__Information shown__:
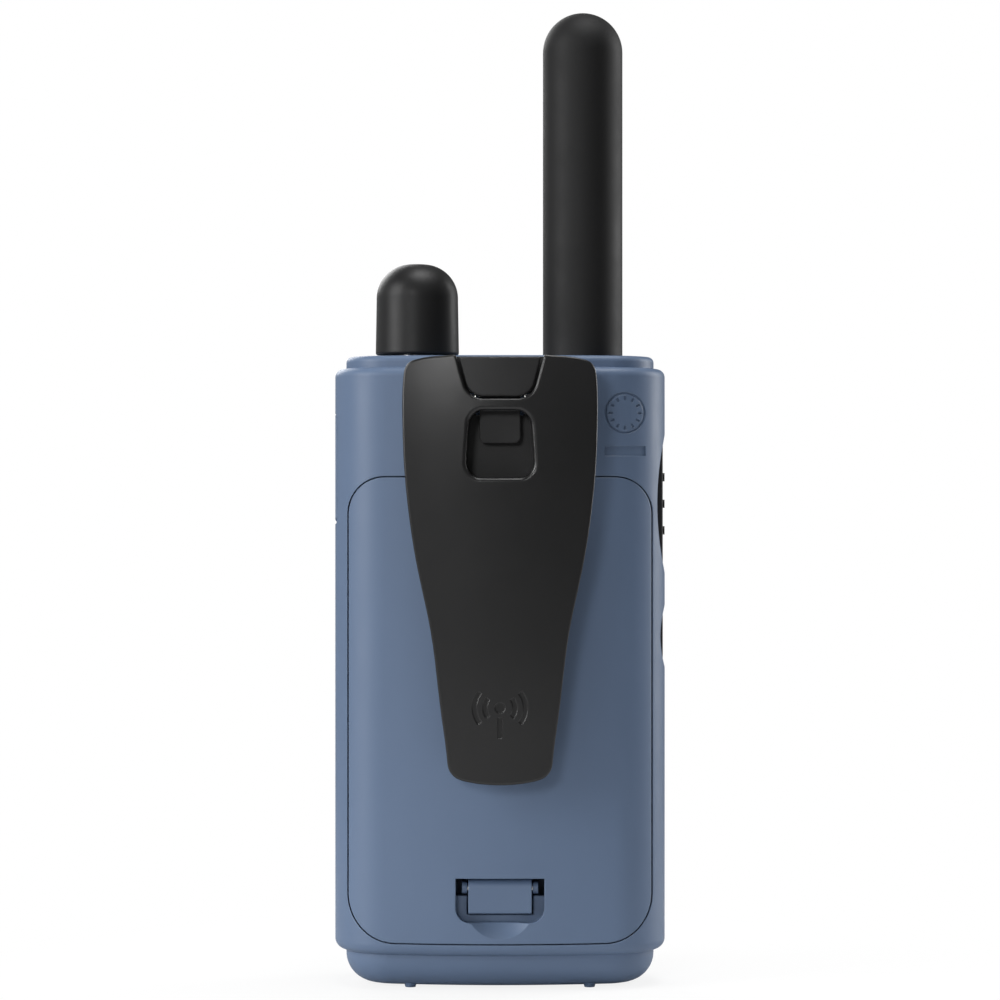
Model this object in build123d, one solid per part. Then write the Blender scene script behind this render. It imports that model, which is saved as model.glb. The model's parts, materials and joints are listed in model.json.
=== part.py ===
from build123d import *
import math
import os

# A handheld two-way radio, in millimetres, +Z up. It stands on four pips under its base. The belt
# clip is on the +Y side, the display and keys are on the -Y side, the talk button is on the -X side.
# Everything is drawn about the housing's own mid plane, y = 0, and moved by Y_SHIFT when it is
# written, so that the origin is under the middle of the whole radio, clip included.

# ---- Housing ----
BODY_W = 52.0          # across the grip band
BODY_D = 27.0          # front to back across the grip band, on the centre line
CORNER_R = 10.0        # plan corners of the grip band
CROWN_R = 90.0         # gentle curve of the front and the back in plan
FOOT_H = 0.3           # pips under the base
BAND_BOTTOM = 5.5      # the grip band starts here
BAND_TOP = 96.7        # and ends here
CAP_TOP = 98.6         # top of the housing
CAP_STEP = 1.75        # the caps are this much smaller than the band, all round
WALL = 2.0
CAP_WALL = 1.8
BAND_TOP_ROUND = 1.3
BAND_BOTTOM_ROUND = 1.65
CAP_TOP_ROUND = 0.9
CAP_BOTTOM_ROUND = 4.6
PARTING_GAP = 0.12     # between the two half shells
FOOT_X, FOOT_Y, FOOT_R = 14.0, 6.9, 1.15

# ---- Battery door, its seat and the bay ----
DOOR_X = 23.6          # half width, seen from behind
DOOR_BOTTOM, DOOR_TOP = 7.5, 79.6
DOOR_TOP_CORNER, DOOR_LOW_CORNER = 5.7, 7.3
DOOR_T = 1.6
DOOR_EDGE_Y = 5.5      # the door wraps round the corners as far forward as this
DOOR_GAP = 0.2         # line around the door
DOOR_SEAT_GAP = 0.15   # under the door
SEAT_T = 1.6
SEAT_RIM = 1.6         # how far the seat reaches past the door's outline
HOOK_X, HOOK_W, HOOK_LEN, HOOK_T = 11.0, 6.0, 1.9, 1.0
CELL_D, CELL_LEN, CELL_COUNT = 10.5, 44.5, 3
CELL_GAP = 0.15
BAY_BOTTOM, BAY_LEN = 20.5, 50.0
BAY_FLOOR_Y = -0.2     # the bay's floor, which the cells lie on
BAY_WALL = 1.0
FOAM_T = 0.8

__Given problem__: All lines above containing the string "which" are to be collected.

__Correct answer__:
Model this object in build123d, one solid per part. Then write the Blender scene script behind this render. It imports that model, which is saved as model.glb. The model's parts, materials and joints are listed in model.json.
BAY_FLOOR_Y = -0.2     # the bay's floor, which the cells lie on